To bring the voices of coffee farmers and of the whole coffee sector to the international arena where decisions are made, the ICO is holding a series of consultative events this year, starting with the Sustainability Seminar held on 25 March 2019 in Nairobi.
This will be followed by other events, in partnership with the International Fund for Agriculture Development at the United Nations in April, with the Italian government in May and with the European Commission in June.
These platforms for discussion will culminate in a CEO Forum during the 125th Session of the International Coffee Council, which will be held in London in September 2019, the objective of which is to agree on the implementation of actions to overcome the dramatic impact of current coffee prices and volatility on smallholder coffee farmers.
To increase transparency along the coffee value chain, the ICO is producing high-level and relevant independent research and data, including the publication of a Flagship Report on economic sustainability, which will include scenarios on the future of coffee and assessments of the most promising solutions to the current crisis.
Furthermore, the ICO is working hard to mobilize financial and in-kind resources by the private sector and donors, and to implement innovative ideas in order to promote coffee consumption, sensitize consumers on the issues faced by the coffee sector, while projecting a positive image of coffee and advocating for the importance of the coffee sector in the most relevant international forums.
ICO Executive Director José Sette (picture here) said, “The ICO has an important role as the voice of the entire world coffee sector to convey this serious situation facing coffee farmers to the outside world, including consumers, the ever-growing roasting community and the wider international community.

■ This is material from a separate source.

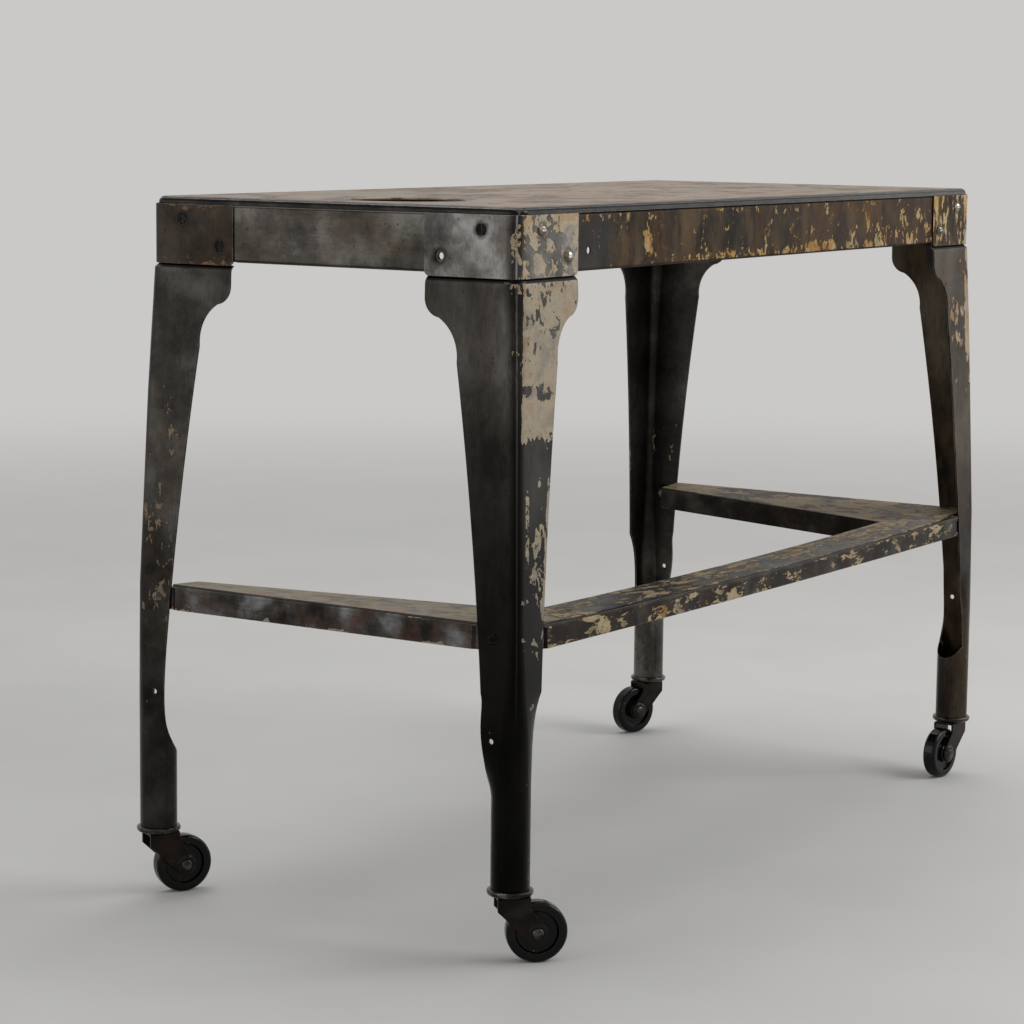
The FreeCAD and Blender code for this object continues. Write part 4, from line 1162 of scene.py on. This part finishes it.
@dataclass
class Legs:
    """The four pressed legs, each an angle that curls into a tube at the foot."""

    nodes: Nodes

    def build(self) -> None:
        """Dress the four legs."""
        for corner, finish in self._finishes().items():
            dress(self.nodes, "leg_" + corner.word, finish.material())

    def _edge_streak(self, corner: Corner, facing: Facing, share: float,
                     run: Run) -> Streak:
        """Paint left along a flange's free edge.

        Args:
            corner: The leg's corner.
            facing: The way the flange looks.
            share: How much paint is left.
            run: How that changes up the leg.

        Returns:
            The streak.
        """
        edge = ((0.24, 0.0258), (0.346, 0.0365), (0.402, 0.0423), (0.46, 0.050), (0.525, 0.0599))
        return Streak(facing, share, corner.outer, edge, 0.009, (run,))

    def _finishes(self) -> dict[Corner, AgedSteel]:
        """The finish of each leg.

        Returns:
            The finishes by corner.
        """
        heavy = Run(Axis.Z, ((0.06, 0.40), (0.20, 0.40), (0.26, 0.50), (0.36, 0.54),
                             (0.43, 0.50), (0.456, 0.58), (0.464, 0.98), (0.490, 0.96),
                             (0.496, 0.62), (0.505, 0.60), (0.513, 0.97), (0.56, 0.90),
                             (0.60, 0.86)))
        streaky = Run(Axis.Z, ((0.06, 0.35), (0.28, 0.50), (0.42, 0.62), (0.47, 0.95),
                               (0.52, 1.0), (0.56, 0.80), (0.60, 0.90)))
        spotted = Run(Axis.Z, ((0.06, 0.5), (0.20, 0.8), (0.28, 1.0), (0.45, 0.9),
                               (0.52, 0.5), (0.60, 0.25)))
        long_edge = Run(Axis.Z, ((0.20, 0.4), (0.30, 0.65), (0.345, 0.8), (0.425, 0.97),
                                 (0.435, 0.6), (0.46, 0.8)))
        by_bend = Run(Axis.Z, ((0.24, 0.5), (0.30, 0.6), (0.355, 0.75), (0.365, 1.0),
                               (0.425, 1.0), (0.432, 0.6), (0.445, 0.9), (0.46, 0.8)))
        # Painted shade and dark reflection on the front left leg's bare steel, darkest toward the
        # foot.
        painted_shade_toward_foot = Run(Axis.Z, ((0.06, 0.20), (0.15, 0.18), (0.22, 0.15), (0.30, 0.24),
                               (0.40, 0.32), (0.47, 0.50), (0.52, 0.80), (0.56, 0.80),
                               (0.585, 0.66), (0.60, 0.60)))
        paint_shade = Run(Axis.Z, ((0.06, 0.40), (0.24, 0.45), (0.34, 0.72), (0.45, 0.85),
                                   (0.60, 0.85)))
        # Painted light at mid-height on the front right leg, a little darker at its top and foot.
        painted_light_mid_leg = Run(Axis.Z, ((0.06, 0.9), (0.20, 0.9), (0.34, 1.05), (0.45, 1.1),
                                  (0.52, 0.9), (0.60, 0.9)))
        # Painted light on the back right leg, strongest on its tube at the foot.
        painted_light_foot = Run(Axis.Z, ((0.06, 1.5), (0.14, 1.6), (0.22, 0.9), (0.34, 1.05),
                                     (0.45, 1.15), (0.60, 1.15)))
        # Darker at the top and the foot of the back left leg than at mid-height.
        darker_top_and_foot = Run(Axis.Z, ((0.06, 0.46), (0.20, 0.55), (0.34, 0.75), (0.44, 0.95),
                                (0.52, 0.70), (0.60, 0.55)))
        stain = Run(Axis.Z, ((0.29, 0.3), (0.33, 1.0), (0.375, 0.9), (0.40, 0.3)))
        bright = SteelTone((40, 38, 34), (74, 71, 66), (112, 110, 106), rust=(66, 52, 40),
                           cloud_size=0.07, cloud_grain=(1.0, 1.0, 0.5))
        brown_leg = SteelTone((20, 18, 14), (48, 43, 36), (84, 76, 63), rust=(62, 44, 30),
                              rust_share=0.5, cloud_grain=(1.0, 1.0, 0.45), metallic=0.75,
                              crest_highlight_share=0.2, specular=0.08)
        smoky = SteelTone((30, 28, 25), (56, 54, 50), (96, 94, 90), rust=(64, 50, 38),
                          cloud_size=0.07, bend_reflection_share=0.0, crest_highlight_share=0.0)
        front_left = Corner.FRONT_LEFT
        bend_streak = Streak(Facing.FRONT, 0.80, front_left.outer, ((0.30, 0.0045),
                                                                    (0.44, 0.0085)),
                             0.0060, (by_bend,))
        return {
            Corner.FRONT_LEFT: AgedSteel(
                "front left leg steel", bright,
                PaintCoat((Patch(Facing.FRONT, 0.93, (heavy,)), bend_streak,
                           Patch(Facing.FRONT_LEFT, 0.50, (heavy,)),
                           self._edge_streak(front_left, Facing.FRONT, 0.88, long_edge)),
                          cream=(168, 154, 130), tan=(150, 128, 98), grey=(142, 132, 116),
                          chip_size=0.014, grain=(1, 1, 0.75), stray=0.16), steel_shade_and_grime=(painted_shade_toward_foot,),
                shade=(paint_shade,), square_above=SQUARE_ABOVE),
            Corner.FRONT_RIGHT: AgedSteel(
                "front right leg steel", brown_leg,
                PaintCoat((Patch(Facing.FRONT, 0.54, (streaky,)),
                           Streak(Facing.FRONT, 0.84, Corner.FRONT_RIGHT.outer,
                                  ((0.24, 0.000), (0.60, 0.010)), 0.016, (streaky,)),
                           Patch(Facing.RIGHT, 0.50, (streaky,))), cream=(160, 142, 112),
                          tan=(142, 112, 72), under_reach=0.06,
                          chip_size=0.011, grain=(1, 1, 0.50), stray=0.10),
                shade=(painted_light_mid_leg,),
                square_above=SQUARE_ABOVE),
            Corner.BACK_RIGHT: AgedSteel(
                "back right leg steel", smoky,
                PaintCoat((Patch(Facing.RIGHT, 0.55, (streaky,)),
                           Patch(Facing.BACK, 0.64, (heavy,)),
                           Patch(Facing.LEFT, 0.58, (stain,))),
                          chip_size=0.018, grain=(1, 1, 0.5), stray=0.05),
                shade=(painted_light_foot,),
                shaded=(Facing.FRONT_LEFT,), square_above=SQUARE_ABOVE),
            Corner.BACK_LEFT: AgedSteel(
                "back left leg steel", BLACKENED,
                PaintCoat((Patch(Facing.LEFT, 0.46, (spotted,)),
                           Patch(Facing.BACK, 0.64, (heavy,))), cream=(132, 112, 86),
                          tan=(112, 84, 56), grey=(104, 90, 72), chip_size=0.0075,
                          grain=(1, 1, 0.6), stray=0.04), shade=(darker_top_and_foot,),
                square_above=SQUARE_ABOVE),
        }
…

“While pursuing this dialogue with key stakeholders, exporting members must also implement structural reforms in order to achieve efficiency and promote an enabling environment for their coffee sectors. A concrete example is our host country, Kenya where the President has implemented a number of institutional, legal and support service interventions which are intended to reverse the negative trends and assure the future of coffee farming in Kenya. These include the ambitious rehabilitation of 500 pulping stations in 31 coffee-growing counties, the rehabilitation and provision of planting materials and advancements in research and extension services. Furthermore, with a view to resolving the problem of undue delays in the payment cycle, the Government of Kenya has set up Cherry Advance Revolving Fund to be operational from July 2019.”
Professor Joe Kieyah, Chairman of the Kenya Coffee Sub-Sector Implementation Committee said: “Kenya is one of the 44 exporting Members of the ICO and one of its founding Members, always actively participating and providing support.
Mr Sette added, “The ICO is here to respond effectively to the needs of our members, including Kenya. It is most welcome therefore that members have reinforced their support for the ICO’s programme to implement Resolution 465 through a series of decisions, so that as the international coffee community we can not only ensure the coffee farming community receives a fair living income, but also the long-term sustainability of the global coffee sector.”
Ms Küng also called on all ICO members to work together in a spirit of positive cooperation for the benefit of all parties in the coffee value chain.